C’est pourtant bien Justice pour les nôtres qui a dégainé en premier à la mi-octobre, en prétextant honorer «la mémoire de nos victimes» et «protéger notre peuple de l’immigration» pour inonder Romans-sur-Isère de tracts, à l’approche de la commémoration du premier anniversaire de la mort de Thomas Perotto tué à Crépol (Drôme) et après le meurtre en Ardèche d’un autre jeune Romanais, Nicolas Dumas. Derrière ce collectif, on retrouve (uniquement ?) un certain Raphaël Ayma, de son vrai nom Rafaël Ferron Lagier, 22 ans, originaire du bourg de Pourrières, à l’est d’Aix-en-Provence, dans le Var. Ce militant néofasciste se présente comme le «porte-parole» de Tenesoun («le maintien», en provençal), un mouvement radical aixois héritier du Bastion social, dissous en 2019 car «raciste et antisémite», avait déclaré le ministre de l’Intérieur de l’époque, Christophe Castaner.

Auditeur au racialiste «institut» Iliade, un organe de formation identitaire, conférencier débutant dans la mouvance radicale, Raphaël Ayma a sympathisé l’année dernière avec un cercle néonazi et négationniste espagnol et n’hésite pas à arborer l’insigne de CasaPound, mouvement héritier du fascisme italien. Une sorte de CV de l’europhilie du pire qui ne l’a pas gêné pour se rapprocher de la branche jeunesse du Rassemblement national, finissant même par se faire embaucher en tant qu’assistant parlementaire du député RN du Var Philippe Schreck, le référent de la commission des lois au sein du parti. Lequel l’a immédiatement licencié suite aux révélations de Libération sur ses fréquentations gênantes pour l’état-major lepéniste dans sa quête laborieuse de respectabilité.
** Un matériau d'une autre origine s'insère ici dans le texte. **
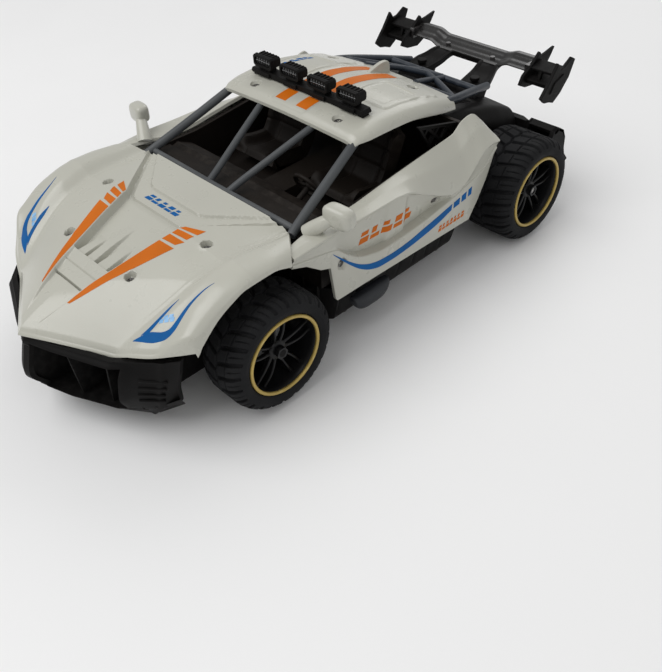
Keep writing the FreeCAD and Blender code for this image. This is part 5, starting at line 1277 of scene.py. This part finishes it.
def endplate_form(side):
    """Spiked double end plate tied by webs, with raised frames on its outer face."""
    inner = [(230.0, 77.0), (233.0, 82.4), (237.0, 84.4), (241.4, 87.0), (248.4, 92.6), (250.6, 89.4),
             (256.0, 90.0),
             (263.8, 91.4), (260.4, 86.4), (257.6, 83.0), (255.0, 78.4), (252.6, 75.6), (246.0, 72.6),
             (236.0, 74.0)]
    outer = [(225.0, 75.4), (229.0, 80.0), (232.6, 84.0), (236.0, 88.6), (239.4, 93.2), (242.6, 88.4),
             (247.0, 89.0), (253.6, 92.6), (257.4, 90.4), (255.0, 85.0), (253.0, 80.4), (249.0, 76.4),
             (246.0, 73.0), (239.0, 68.6), (234.0, 70.6), (229.4, 71.6)]
    form = Form()
    form.plate(inner, "x", side * 47.0, side * 49.2)
    form.plate(outer, "x", side * 66.0, side * 68.2)
    form.plate([(236.0, 77.0), (249.0, 79.0), (250.0, 81.4), (236.0, 79.6)], "x", side * 48.0, side * 67.0)
    form.plate([(240.0, 84.0), (249.0, 86.6), (249.4, 88.0), (240.0, 85.6)], "x", side * 48.0, side * 67.0)
    form.plate([(238.0, 79.0), (241.0, 79.4), (243.0, 85.6), (240.0, 85.0)], "x", side * 55.0, side * 57.0)
    form.plate([(233.0, 76.0), (237.0, 82.0), (246.0, 85.0), (249.0, 80.0), (241.0, 74.6)], "x",
               side * 68.0, side * 68.9)
    return form


TRAY = (
    (-60.0, 30.0, 36.0, 24.0), (-46.0, 40.0, 44.0, 26.0), (-34.0, 42.0, 44.0, 26.0),
    (38.0, 42.0, 44.0, 26.0), (46.0, 50.0, 60.0, 33.0), (52.0, 63.6, 69.5, 34.5), (150.0, 63.6, 69.5, 33.0),
    (158.0, 52.0, 60.0, 33.0),
    (166.0, 44.0, 46.5, 28.4), (228.0, 42.0, 45.0, 28.4), (236.0, 34.0, 42.0, 27.0))
COVER_HOLE = ((-33.3, 33.3), (75.7, 134.3))
SWITCH_HOLE = ((-46.6, -41.4), (56.0, 64.0))
TRIM_HOLE = ((-4.4, 4.4), (24.0, 41.0))


def tray_form():
    """Boat-shaped chassis tray with sloped sides, and openings for the cover, the switch and the lever."""
    holes = (COVER_HOLE, SWITCH_HOLE, TRIM_HOLE)
    rows = np.unique(np.round(np.concatenate([np.arange(-60.0, 236.1, 1.6), [236.0]]
            + [list(h[1]) for h in holes]), 3))
    marks = sorted({abs(v) for h in holes for v in h[0]})
    flat = np.unique(np.concatenate([np.linspace(0.0, 33.3, 16), marks]))
    rise = np.linspace(0.0, 1.0, 22)[1:]
    half = np.concatenate([flat, 100.0 + rise])
    across = np.concatenate([-half[::-1], half[1:]])
    u = np.abs(across)[None, :]
    y = np.repeat(rows[:, None], len(across), 1)
    low, high, top = (flow([(s[0], s[n]) for s in TRAY], y) for n in (1, 2, 3))
    low_flat = np.minimum(u, low - 1.0)
    t = np.clip(u - 100.0, 0.0, 1.0)
    reach = np.maximum(low - 47.0, 0.0)
    edge_x = np.where(t < 0.4, np.minimum(46.6, low - 1.0) + (reach + 1.0) * (t / 0.4), low + (high - low)
                      * np.clip((t - 0.4) / 0.6, 0.0, 1.0) ** 0.8)
    x = np.sign(across)[None, :] * np.where(u < 100.0, low_flat, edge_x)
    z = 10.0 + np.where(u < 100.0, 0.0, (top - 10.0) * np.clip((t - 0.4) / 0.6, 0.0, 1.0))
    groove = ridge(0.0, 0.5, (y % 12.0) - 6.0, 0.3) * (z > 14.0)
    sheet = np.stack([x - np.sign(x) * 0.6 * groove, y, z], -1)
    back_of = sheet.copy()
    back_of[..., 0] -= np.sign(x) * 2.2 * np.where(u < 100.0, 0.0, np.clip((t - 0.3) / 0.3, 0.0, 1.0))
    back_of[..., 2] += np.where(z < 10.2, 2.4, 1.0 * (1.0 - np.clip((t - 0.4) / 0.6, 0.0, 1.0)))
    mid = (sheet[1:, 1:] + sheet[:-1, :-1]) / 2.0
    kept = np.ones(mid.shape[:2], bool)
    for (x0, x1), (y0, y1) in holes:
        kept &= ~((mid[..., 0] > x0) & (mid[..., 0] < x1) & (mid[..., 1] > y0) & (mid[..., 1] < y1)
                  & (mid[..., 2] < 11.0))
    form = Form().shell(sheet, back_of, kept)
    for x0, x1, y0, y1 in ((-35.6, -33.4, 74.0, 136.0), (33.4, 35.6, 74.0, 136.0),
                           (-35.6, 35.6, 73.4, 75.6), (-35.6, 35.6, 134.4, 136.6)):
        form.block((x0, x1), (y0, y1), (12.0, 30.0))
    for n in range(9):
        form.block((-38.0, 38.0), (146.0 + 9.0 * n, 147.4 + 9.0 * n), (12.0, 14.6))
    return form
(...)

Autoentrepreneur en «relations publiques»

«Suite à l’attaque médiatique et mensongère à mon égard, je suis licencié. Faites-moi confiance pour continuer mon engagement, pour les nôtres et pour ce pays. Seul [sic] compte la sincérité», avait alors pesté l’ancien stagiaire (du RN) à l’Assemblée nationale sur les réseaux sociaux, où il multiplie les saillies en faveur de «l’autochtonat des populations européennes» et contre «le grand remplacement et le grand effacement». Passé par une formation en sciences politiques, il est opportunément devenu autoentrepreneur en «conseil en relations publiques et communication» à quelques jours des élections européennes de juin.

Sur le site des intégristes identitaires d’Academia Christiana, sa biographie indique que ce «fils d’ouvrier et de torero», «franco-espagnol», expert autoproclamé du «phénomène écologiste au sein de la jeunesse» est un «ancien militant du parti communiste puis gilet jaune». Désormais, il fait la navette depuis le Var pour doper sa surface médiatique à la faveur du drame de Crépol.